The Malawi Terror Beast

In 2003, at least three people were killed by an unidentified animal in a remote area of Malawi. 16 others were badly injured. While officials believe that the animal was a rabid hyena, both eyewitness accounts and expert analysis have thrown that theory into question.

Attacks on villagers in Dowa district are thought to have begun early March 2003. While Dowa is only around 60 miles from the capital city of Lilongwe, many areas are sparsely populated and mountainous. Officials from the Parks and Wildlife department first received word of the attacks from villagers fleeing their homes to seek refuge at a community hall at district headquarters. In total, more than 4,000 people fled from four mountain villages.

They brought with them stories of a large, aggressive animal that was actively hunting people in the region. Two elderly women and a toddler had been killed by the creature, in each case their skulls crushed and both their intestines and genitals consumed. Many of the 16 people that had survived attacks had extremely severe injuries, including missing legs and hands. At least one woman’s face had been partially torn off, while two other victims were blinded.

This was the second time in less than a year that an aggressive, unidentified animal had terrorised the district, with attacks the previous August resulting in five deaths and 20 maimings. On that occasion, the animal was eventually killed by a joint patrol of game rangers and paramilitary police. While officials identified it as a hyena, some witnesses disputed this, stating that it did not possess the underdeveloped back limbs that give spotted hyena their characteristic gait and sloping back.

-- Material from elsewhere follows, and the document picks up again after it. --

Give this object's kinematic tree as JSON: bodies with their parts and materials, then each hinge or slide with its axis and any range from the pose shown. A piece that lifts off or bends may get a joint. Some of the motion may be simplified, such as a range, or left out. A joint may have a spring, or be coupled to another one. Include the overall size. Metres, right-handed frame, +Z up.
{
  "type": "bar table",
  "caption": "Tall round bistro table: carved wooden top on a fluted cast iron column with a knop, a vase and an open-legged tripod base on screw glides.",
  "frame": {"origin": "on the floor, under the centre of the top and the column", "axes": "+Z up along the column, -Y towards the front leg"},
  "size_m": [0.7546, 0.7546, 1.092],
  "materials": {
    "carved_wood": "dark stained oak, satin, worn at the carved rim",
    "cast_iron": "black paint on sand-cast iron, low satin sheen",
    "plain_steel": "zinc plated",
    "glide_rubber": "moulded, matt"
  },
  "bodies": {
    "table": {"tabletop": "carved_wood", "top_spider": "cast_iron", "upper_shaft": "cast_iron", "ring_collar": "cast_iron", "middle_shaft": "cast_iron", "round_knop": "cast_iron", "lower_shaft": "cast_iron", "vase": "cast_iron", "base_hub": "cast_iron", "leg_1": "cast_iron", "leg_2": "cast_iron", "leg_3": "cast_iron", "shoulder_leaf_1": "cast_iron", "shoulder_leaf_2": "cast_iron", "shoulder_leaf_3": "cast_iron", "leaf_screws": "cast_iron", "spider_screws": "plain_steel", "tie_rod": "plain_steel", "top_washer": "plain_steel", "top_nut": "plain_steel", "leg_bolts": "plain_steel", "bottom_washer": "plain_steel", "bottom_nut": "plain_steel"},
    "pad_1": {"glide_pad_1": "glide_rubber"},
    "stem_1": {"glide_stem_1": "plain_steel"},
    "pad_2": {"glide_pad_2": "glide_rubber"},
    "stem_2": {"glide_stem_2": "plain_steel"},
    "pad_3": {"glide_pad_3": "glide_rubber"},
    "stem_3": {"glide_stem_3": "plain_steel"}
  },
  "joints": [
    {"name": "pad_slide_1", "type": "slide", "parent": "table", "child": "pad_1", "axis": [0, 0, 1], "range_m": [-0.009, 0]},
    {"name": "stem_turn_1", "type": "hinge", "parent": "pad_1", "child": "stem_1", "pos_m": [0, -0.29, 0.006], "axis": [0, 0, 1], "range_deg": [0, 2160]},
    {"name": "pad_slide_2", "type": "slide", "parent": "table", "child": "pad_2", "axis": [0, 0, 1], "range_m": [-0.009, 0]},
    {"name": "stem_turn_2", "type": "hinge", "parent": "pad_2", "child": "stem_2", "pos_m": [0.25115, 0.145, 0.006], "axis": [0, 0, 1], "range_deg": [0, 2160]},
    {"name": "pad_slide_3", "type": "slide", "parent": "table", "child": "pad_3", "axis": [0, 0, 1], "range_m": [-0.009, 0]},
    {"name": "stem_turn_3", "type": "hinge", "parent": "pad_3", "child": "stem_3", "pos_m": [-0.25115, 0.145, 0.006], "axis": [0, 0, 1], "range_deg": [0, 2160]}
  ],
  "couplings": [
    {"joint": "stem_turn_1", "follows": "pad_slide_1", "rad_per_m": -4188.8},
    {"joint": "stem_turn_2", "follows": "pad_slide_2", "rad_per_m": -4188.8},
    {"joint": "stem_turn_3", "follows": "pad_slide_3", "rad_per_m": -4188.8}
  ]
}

A spotted hyena, showing the distinctive sloped back that witnesses claim the Malawi Terror Beast did not possess. Image: Thomas Fuhrmann

Some villagers believed that the nature of the attacks, often badly maiming victims but leaving them alive, did not resemble those of a predator. Instead, they felt the attacks demonstrated a level of deliberate malice.

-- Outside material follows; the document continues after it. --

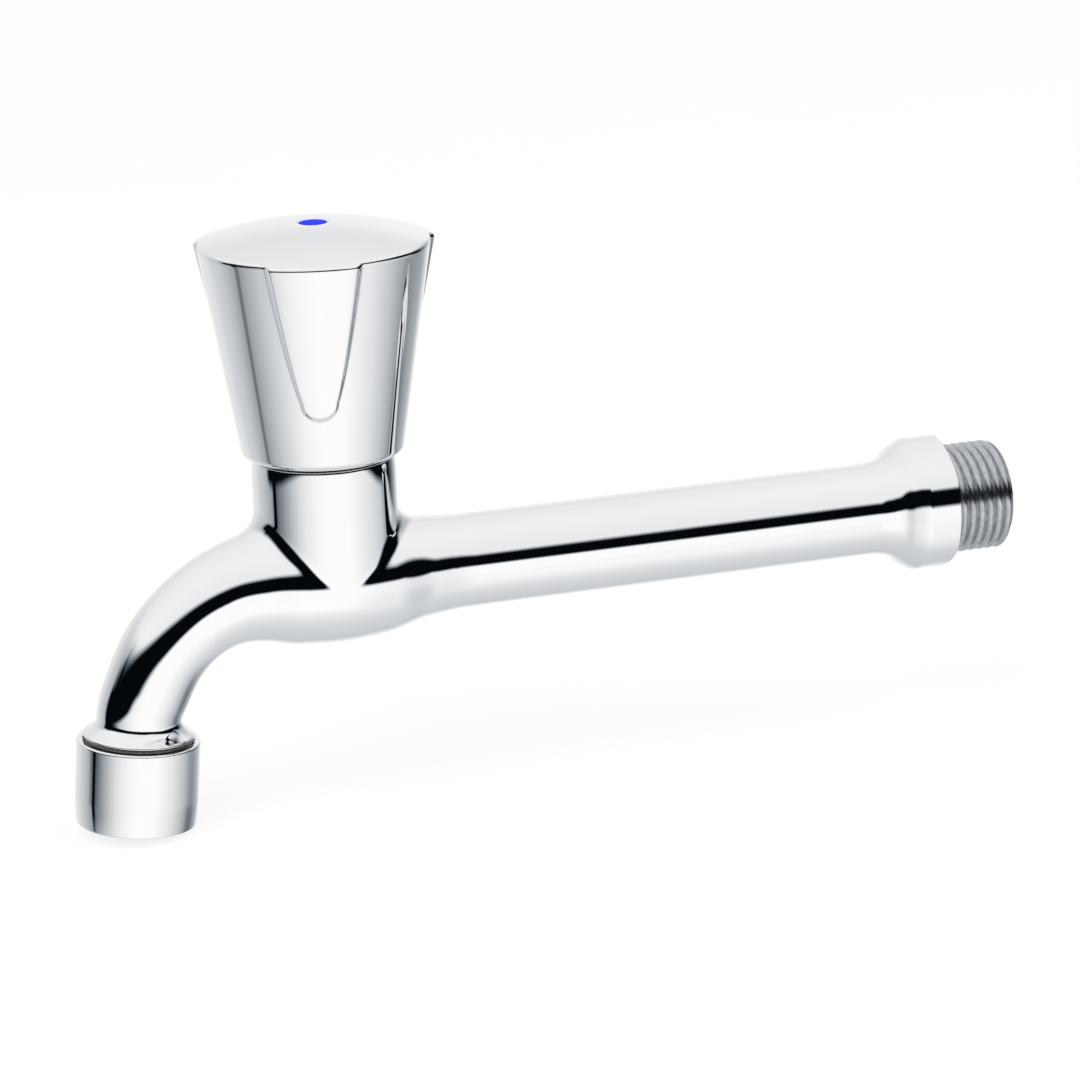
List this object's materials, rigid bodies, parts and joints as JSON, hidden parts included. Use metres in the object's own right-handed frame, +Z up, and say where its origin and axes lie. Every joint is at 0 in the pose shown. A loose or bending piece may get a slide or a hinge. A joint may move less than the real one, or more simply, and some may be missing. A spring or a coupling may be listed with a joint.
{
  "type": "bib tap",
  "caption": "wall bib tap with a long horizontal arm, curved down-turned spout with aerator, and a conical knob with raised ribs and an index disc; chrome",
  "frame": {"origin": "centre of the inlet's sealing shoulder, on the arm's axis", "axes": "+X along the arm towards the wall, out of the inlet; +Z up, along the handle's axis; the tap is symmetric about XZ apart from the handle's ribs and the collar's hexagon"},
  "size_m": [0.1839, 0.0439, 0.1099],
  "materials": {
    "chrome_body": "polished chrome plate on cast brass",
    "chrome_handle": "polished chrome plate on moulded metal",
    "chrome_sleeve": "polished chrome plate on turned brass",
    "brass_bonnet": "machined brass",
    "brass_spindle": "machined brass",
    "fibre": "pressed red fibre",
    "seal_rubber": "matt black rubber",
    "washer_rubber": "matt black rubber",
    "slip_plastic": "white low-friction plastic",
    "spring_steel": "bright steel",
    "core_plastic": "moulded off-white plastic",
    "index_cream": "glossy cream plastic",
    "index_blue": "glossy deep blue plastic",
    "aerator_plastic": "white moulded plastic",
    "screen_plastic": "grey moulded plastic"
  },
  "bodies": {
    "body": {"tap_body": "chrome_body", "bonnet_gasket": "fibre", "bonnet": "brass_bonnet", "outlet_sleeve": "chrome_sleeve", "outlet_gasket": "seal_rubber", "aerator_cage": "aerator_plastic", "aerator_inlet_screen": "screen_plastic", "aerator_diffuser": "aerator_plastic", "aerator_outlet_screen": "screen_plastic"},
    "handle": {"handle_shell": "chrome_handle", "handle_core": "core_plastic", "handle_screw": "spring_steel", "index_plug": "index_cream", "index_disc": "index_blue", "spindle": "brass_spindle", "spindle_o_ring_lower": "seal_rubber", "spindle_o_ring_upper": "seal_rubber", "thrust_washer": "slip_plastic", "retaining_ring": "spring_steel"},
    "valve": {"valve_carrier": "brass_spindle", "valve_washer": "washer_rubber", "washer_screw": "brass_spindle"}
  },
  "joints": [
    {"name": "handle_turn", "type": "hinge", "parent": "body", "child": "handle", "pos_m": [-0.1219, 0, 0.03], "axis": [0, 0, 1], "range_deg": [0, 900]},
    {"name": "valve_lift", "type": "slide", "parent": "body", "child": "valve", "axis": [0, 0, 1], "range_m": [0, 0.00375]}
  ],
  "couplings": [
    {"joint": "handle_turn", "follows": "valve_lift", "rad_per_m": 4188.8}
  ]
}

After an investigation into the 2003 attacks, park officials concluded that they were likely again the work of a hyena. However, in this case the animal was never captured or killed, and animal experts have questioned the likelihood of a lone hyena aggressively attacking entire villages of people. One witness, the son of a man hospitalised by the animal, stated his belief that the creature was supernatural in nature, the same animal that had been killed a year earlier resurrected to exact its revenge.

A week after fleeing their homes, many of the villagers returned home under armed guard. Despite an intensive hunt by park rangers, supported by police officers and soldiers, the animal responsible for the attacks was never found.